As companies consider their exploration and operational strategies, in both the near term and the long term, they need to recognize shifting priorities and politics that are likely to weaken what were once effective incentives to governments. For their part, governments need to consider not just the value of foreign investment but also the fact that the costs of the new technologies to mining companies are significant and may influence mining companies to reach different decisions than they might have in the past.
Navigating fragile political and social landscapes is difficult but crucial. Going forward, economic, social, and political sustainability will be as much a matter of good relationships as of self-preservation—for both sides.
The industry now appears to have reached another pivotal point, as commodity prices once again come under pressure. Whether the stall that began in mid-2018 is a temporary pause or augurs something worse in the offing is uncertain. Indeed, uncertainty is a defining characteristic of the current global economy.
The lessons of the downturn—chief among them, that banking on rising commodity prices is not a strategy—indicate that it’s time for a return to strategy, in the fullest sense.
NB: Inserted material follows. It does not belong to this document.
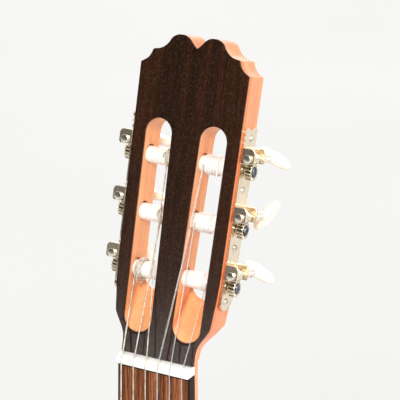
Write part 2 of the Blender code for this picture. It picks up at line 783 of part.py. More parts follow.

Companies must keep expanding their profit margins to build resilience in their businesses. Continuing their productivity journey is one clear path to this goal.
Over the long term, however, profitable growth matters; indeed, as BCG research has shown, profitable growth drives most long-term value creation. Although there is no imminent need to add capacity, mining companies must think ahead and build options for the future, through exploration and development as well as through M&A.
The history of mining is a history of bold (and often countercyclical) moves. Such moves are still necessary. But they must be made following a dispassionate and rigorous assessment—and not only because this is the most reliable path to long-term value creation. In a growing, increasingly interconnected world, stakeholders have a bigger say in value creation than ever before.